そして、スタジアムを訪れる多くの皆さんが、大谷選手はもちろん、『ジャパニーズキャラクター』を愛してくださっています。日本的なデザインの商品は、国籍問わず、多くのファンにご購入していただいていますよ」(商品販売を担当しているエリック・アースア氏)
さまざまなグッズのなかで1番の売れ筋は、野球帽(32.99ドル)と大谷選手の名前が入ったシャツ(34.99ドル)とのこと。「大谷選手の名前と背番号が入ったシャツは、毎試合100枚以上売れている。
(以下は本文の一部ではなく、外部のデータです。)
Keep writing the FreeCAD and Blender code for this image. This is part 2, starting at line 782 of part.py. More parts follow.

帽子とペアで買っていかれる方も多い」(エリック・アースア氏)という人気ぶりだ。
昨年、MLB公式サイトが発表したユニフォーム売り上げランキングでは、エンゼルス内で1位、メジャーリーグ全体でも8位だった大谷翔平選手。今シーズンも同様に、関連グッズの売り上げは好調を維持しているようだ。
「大谷フィーバー」が観客動員に与えた影響
アースア氏によると、「詳細な数字はわからないが、昨シーズンの大谷投手が登板した試合は、2000人ほど観客数が多い印象を持った」とのこと。
大谷フィーバーについて語ったエリック・アースア氏(筆者撮影)
実際に、大谷投手が登板した、昨年4月8日のアスレチックス戦は、4万4742人。18日のレッドソックス戦では4万4822人の観客がエンゼルスタジアムを訪れており、エンゼルスの年間平均観客動員数の3万7287人を大きく上回っている。
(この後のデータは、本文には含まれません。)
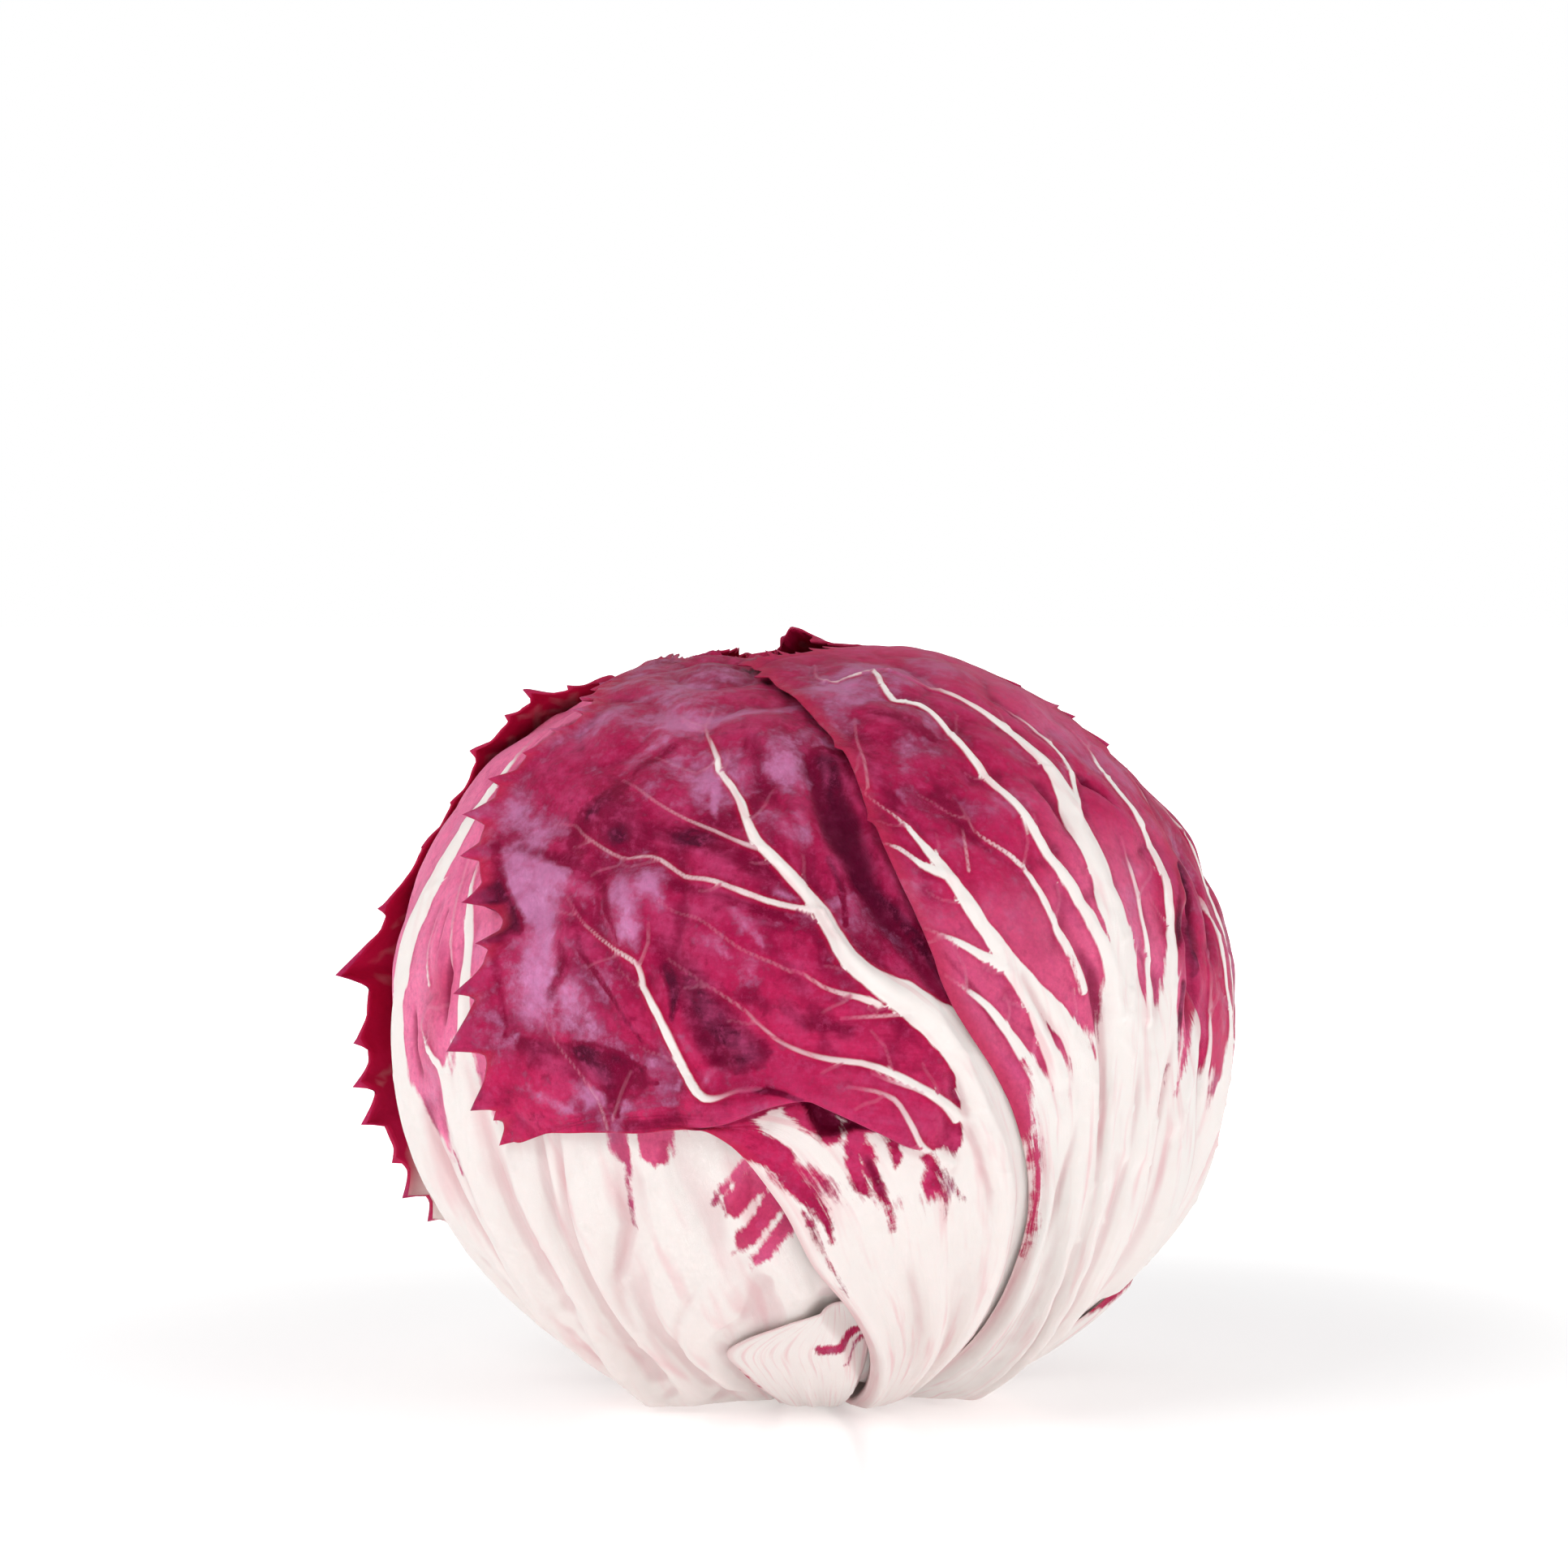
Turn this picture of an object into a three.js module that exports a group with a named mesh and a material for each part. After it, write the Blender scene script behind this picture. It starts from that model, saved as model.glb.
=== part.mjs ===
// A round radicchio head: toothed leaves wrapped one over another round a dense heart, on a short cut stem.
// Millimetres, +Z up. The origin is the middle of the stem's cut face, which the head stands on; -Y is its front.
// A place on the head is [turn, rise]: turn is the azimuth in degrees from the front, towards +X, and rise is
// the angle at the head's centre, from 0 straight down at the stem to 180 at the crown.
import * as THREE from "three";
import { mergeVertices } from "three/addons/utils/BufferGeometryUtils.js";

// The head.
const headRadius = 60;
const centreHeight = 54;
const crownDrop = 8.2; // how far the crown is flattened
const crownStartRise = 95;
const crownEndRise = 175;
const floorClearance = 0.6; // the lowest leaf bases stay this far above the cut face

// The stem.
const stemRadius = 10;
const stemTopRadius = 8;
const stemBevel = 0.8;
const stemSides = 32;

// A leaf. Its columns are closest beside the midrib; a bract or an inner leaf takes fewer.
const wideColumns = [-1, -0.82, -0.63, -0.45, -0.27, -0.09, 0, 0.09, 0.27, 0.45, 0.63, 0.82, 1];
const fewColumns = [-1, -0.7, -0.4, -0.12, 0, 0.12, 0.4, 0.7, 1];
const baseThickness = 1.9;
const bladeThickness = 0.9;
const leafGap = 0.45; // clear space between a leaf and the one under it
const fluteHeight = 1.1; // of the ribs that fan out of the base
const fluteEnd = 0.5; // share of the leaf's length at which they have sunk into the blade
const midribHeight = 1.3;
const sideRibHeight = 0.8;
const sideRibSpacing = 6; // rows from one side rib to the next
const toothLength = 3.6;
const toothStart = 0.42; // share of the leaf's length below which its edge is smooth
const crinkle = 0.5;
const packCell = 0.065; // size of a cell of directions, as a share of the head's radius
const packSteps = 4; // samples across each facet when leaves are packed

// The heart.
const heartRadius = 47;
const heartTop = 6.5;
const heartLeaves = 5;
const heartStep = 1.6; // each leaf of the heart stands this far over the next
const heartRings = 18;
const heartSides = 30;
const heartBottomRise = 17;

const leafColour = 0x9c1f4b;
const baseColour = 0xf0e6e2;

const radians = THREE.MathUtils.degToRad;
const smoothstep = THREE.MathUtils.smoothstep;
const lerp = THREE.MathUtils.lerp;

// Unit vector from the head's centre to a place [turn, rise].
function direction([turn, rise]) {
  const around = radians(turn);
  const up = radians(rise);
  return new THREE.Vector3(Math.sin(up) * Math.sin(around), -Math.sin(up) * Math.cos(around), -Math.cos(up));
}

// Radius of the head's skin in a direction: a sphere with a flattened crown.
function skinRadius(towards) {
  const rise = THREE.MathUtils.radToDeg(Math.acos(-towards.z));
  return headRadius - crownDrop * smoothstep(rise, crownStartRise, crownEndRise);
}

// The largest radius that stays above the surface the head stands on.
function floorRadius(towards) {
  return towards.z < -0.2 ? (centreHeight - floorClearance) / -towards.z : Infinity;
}

function placed(towards, radius) {
  return towards.clone().multiplyScalar(radius).add(new THREE.Vector3(0, 0, centreHeight));
}

// The leaves, outermost first. Each row of a leaf holds three places across it, at one step up its length:
// left edge, midrib, right edge, as seen from outside. lift is how far each of the three stands off the skin, and
// flare how far the right edge, or the whole tip, is turned outwards at each row. reach is for roomUnder below.
const leaves = [
  {
    name: "right_bract",
    rows: [
      [[64, 16], [82, 16], [100, 16]],
      [[61, 34], [82, 34], [106, 34]],
      [[65, 45], [84, 46], [107, 45]],
      [[75, 51], [86, 54], [100, 51]],
    ],
    lift: [0.8, 1.2, 0.8],
    columns: fewColumns,
    lengths: 8,
    toothed: false,
    colour: baseColour,
  },
  {
    name: "right_leaf",
    rows: [
      [[34, 15], [56, 14], [78, 15]],
      [[36, 44], [48, 44], [76, 44]],
      [[35, 60], [43.5, 60], [70, 60]],
      [[32, 75], [42.5, 76], [65, 76]],
      [[24.5, 89], [43, 90], [61.5, 90]],
      [[17, 101], [44.5, 102], [62, 103]],
      [[11, 115], [46.5, 116], [68, 118]],
      [[8, 128], [46.5, 129], [75, 129]],
      [[2, 140], [43, 141], [81, 141]],
      [[-8, 151], [35, 152], [86, 152]],
      [[-24, 160], [18, 162], [90, 161]],
      [[-46, 165], [-14, 172], [92, 170]],
    ],
    lift: [1.2, 0.3, 0.9],
    columns: wideColumns,
    lengths: 36,
    toothed: true,
    colour: leafColour,
  },
  {
    name: "front_leaf",
    rows: [
      [[4, 15], [24, 14], [46, 15]],
      [[11, 42], [28, 44], [49, 44]],
      [[0, 61], [27.5, 64], [46, 66]],
      [[-9, 76.5], [25, 77], [42, 80]],
      [[-24, 80.3], [20.3, 88.5], [35, 92]],
      [[-46, 79], [7.5, 100.8], [25, 106]],
      [[-52, 92], [-1, 110.5], [19.5, 118]],
      [[-53, 106], [-9, 120], [16.5, 130]],
      [[-61, 119], [-20, 134], [10.5, 145]],
      [[-71, 132], [-33, 147], [-2, 160]],
      [[-83, 143], [-54, 157], [-40, 170]],
      [[-108, 153], [-104, 162], [-122, 172]],
    ],
    lift: [1.6, 0.4, -0.6],
    columns: wideColumns,
    lengths: 36,
    toothed: true,
    colour: leafColour,
  },
  {
    name: "left_back_leaf",
    rows: [
      [[-165, 15], [-132, 14], [-100, 15]],
      [[-170, 42], [-132, 44], [-101, 44]],
      [[-174, 58], [-134, 60], [-98, 58]],
      [[-178, 74], [-136, 76], [-96, 72]],
      [[-181, 92], [-138, 92], [-95, 88]],
      [[-182, 108], [-139, 108], [-94, 104]],
      [[-182, 122], [-139, 124], [-92, 120]],
      [[-178, 136], [-136, 138], [-88, 132]],
      [[-170, 149], [-130, 152], [-85, 143]],
      [[-150, 160], [-122, 163], [-98, 155]],
    ],
    lift: [1.2, 0.4, 1.4],
    flare: { side: [0, 0, 1.5, 5, 5, 3, 0.4, 2.6, 2.8, 0] },
    columns: wideColumns,
    lengths: 34,
    toothed: true,
    colour: leafColour,
  },
  {
    name: "back_leaf",
    rows: [
      [[124, 15], [164, 14], [202, 15]],
      [[124, 42], [164, 44], [203, 42]],
      [[120, 60], [164, 62], [206, 60]],
      [[117, 78], [166, 80], [212, 78]],
      [[114, 96], [168, 98], [216, 96]],
      [[113, 112], [170, 114], [217, 112]],
      [[113, 128], [172, 130], [216, 128]],
      [[112, 143], [172, 146], [216, 143]],
      [[112, 155], [170, 160], [220, 156]],
      [[122, 167], [168, 175], [228, 168]],
    ],
    lift: [1.2, 0.2, 0],
    flare: { tip: [0, 0, 0, 0, 0, 0, 0, 0, 0, 3.4] },
    columns: wideColumns,
    lengths: 34,
    toothed: true,
    colour: leafColour,
  },
  {
    name: "right_back_leaf",
    rows: [
      [[66, 15], [98, 14], [132, 15]],
      [[58, 42], [96, 44], [134, 42]],
      [[52, 60], [97, 62], [138, 62]],
      [[50, 78], [100, 78], [142, 78]],
      [[49, 94], [102, 92], [146, 94]],
      [[52, 110], [104, 108], [149, 110]],
      [[56, 124], [104, 124], [150, 124]],
      [[58, 138], [102, 140], [148, 140]],
      [[60, 150], [100, 152], [144, 154]],
      [[72, 161], [98, 165], [140, 164]],
    ],
    lift: [0, 0.4, 0],
    columns: wideColumns,
    lengths: 34,
    toothed: true,
    colour: leafColour,
  },
  {
    name: "front_bract",
    rows: [
      [[-16, 16], [0, 16], [16, 16]],
      [[-15, 32], [0, 32], [17, 32]],
      [[-17, 41], [0, 43], [18, 42]],
      [[-12, 47], [-2, 52], [10, 54]],
    ],
    lift: [0.8, 0.9, 0.6],
    columns: fewColumns,
    lengths: 8,
    toothed: false,
    colour: baseColour,
  },
  {
    name: "left_leaf",
    rows: [
      [[-108, 15], [-44, 14], [12, 15]],
      [[-114, 42], [-40, 44], [22, 42]],
      [[-116, 58], [-40, 60], [20, 57]],
      [[-118, 74], [-42, 76], [14, 72]],
      [[-118, 90], [-46, 92], [6, 86]],
      [[-117, 106], [-50, 108], [-4, 100]],
      [[-114, 122], [-54, 124], [-12, 116]],
      [[-106, 136], [-58, 140], [-20, 134]],
      [[-92, 148], [-68, 151], [-40, 149]],
    ],
    lift: [0, 0, 0],
    columns: wideColumns,
    lengths: 34,
    toothed: true,
    colour: leafColour,
  },
  ...[1, 2, 3, 4].map((count) => innerLeaf(count)),
];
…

これらを踏まえると「大谷フィーバー」は、確かに存在する。その一翼を日本人観光客が担っている側面もあるといえるだろう。
過去にもメジャーリーグで、大谷選手と同じような「ブーム」を巻き起こした日本人がいる。1995年にロサンゼルス・ドジャースに入団し、新人王を獲得した野茂英雄投手の「トルネード旋風」だ。
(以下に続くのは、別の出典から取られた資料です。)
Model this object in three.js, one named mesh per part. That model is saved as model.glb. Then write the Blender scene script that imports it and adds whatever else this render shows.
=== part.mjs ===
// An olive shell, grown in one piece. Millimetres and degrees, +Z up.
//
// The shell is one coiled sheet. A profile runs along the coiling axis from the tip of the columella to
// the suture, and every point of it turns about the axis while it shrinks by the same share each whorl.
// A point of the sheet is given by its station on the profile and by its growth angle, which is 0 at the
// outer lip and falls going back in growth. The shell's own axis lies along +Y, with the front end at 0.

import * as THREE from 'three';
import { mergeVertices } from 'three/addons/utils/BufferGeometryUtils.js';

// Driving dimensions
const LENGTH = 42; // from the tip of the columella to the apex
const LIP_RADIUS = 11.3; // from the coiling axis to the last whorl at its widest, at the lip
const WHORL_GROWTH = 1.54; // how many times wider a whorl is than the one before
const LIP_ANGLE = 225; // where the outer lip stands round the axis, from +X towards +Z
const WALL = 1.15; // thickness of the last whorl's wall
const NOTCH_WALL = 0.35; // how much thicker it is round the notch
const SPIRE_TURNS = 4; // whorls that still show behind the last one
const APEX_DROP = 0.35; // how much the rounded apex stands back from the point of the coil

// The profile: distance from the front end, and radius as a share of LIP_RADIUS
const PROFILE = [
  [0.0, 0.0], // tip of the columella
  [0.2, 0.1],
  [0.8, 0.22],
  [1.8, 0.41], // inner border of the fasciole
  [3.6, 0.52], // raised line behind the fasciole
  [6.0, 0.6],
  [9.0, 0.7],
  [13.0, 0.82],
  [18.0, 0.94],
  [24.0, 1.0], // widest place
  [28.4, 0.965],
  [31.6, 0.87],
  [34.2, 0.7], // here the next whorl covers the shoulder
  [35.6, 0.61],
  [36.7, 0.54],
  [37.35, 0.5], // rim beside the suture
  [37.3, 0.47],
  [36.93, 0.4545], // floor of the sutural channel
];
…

当時のドジャースにスタッフとして勤務し、現在は大谷翔平選手が所属するエンゼルスの広報に携わられているグレース・マクナミーさんは、「メールやスマートフォンの普及によって情報伝達の速度や方法は変わりましたが、日本人だけでなくさまざまな方が選手のプレーに興奮し、熱狂に巻き込まれていくという状況は、『トルネード旋風』のときに似ていると思います」と話す。
日本人メジャーリーガーのパイオニアとして活躍した野茂英雄投手と、ベーブ・ルース以来の「二刀流」選手として海を渡った大谷翔平選手。24年の月日を超えた今も、球場に集うファンの想いには共通点があるようだ。
「二刀流」復活で「大谷フィーバー」は加速するか
今シーズンはア・リーグ西地区4位に終わったエンゼルスだが、新指揮官のジョー・マドン氏にチームの再建と、大谷選手の「二刀流」復活は託されることとなった。
身体的な負担が不安視される一方で、「来シーズンは、本塁打やサイクルヒットに加えて、投手としても163キロ。さらなる活躍が楽しみです」(大阪府・学生)と、ファンからは二刀流に期待する声も大きい。
2020年シーズンにスタジアム観戦を考えている日本人に向けて、アースア氏は「エンゼルスタジアムでは、家族や友達同士など、さまざまな形で、安全かつリーズナブルに野球が楽しめる場所です。寿司や照り焼きといった日本食も用意し、日本から来られる皆さんに楽しんでいただける環境も整っています。ぜひ足を運んでみてほしい」と語った。
来シーズンの「二刀流」復活で、さらなる活躍が期待される大谷翔平選手。その雄姿と、「大谷フィーバー」の熱狂はさらに高まることが期待できるだろう。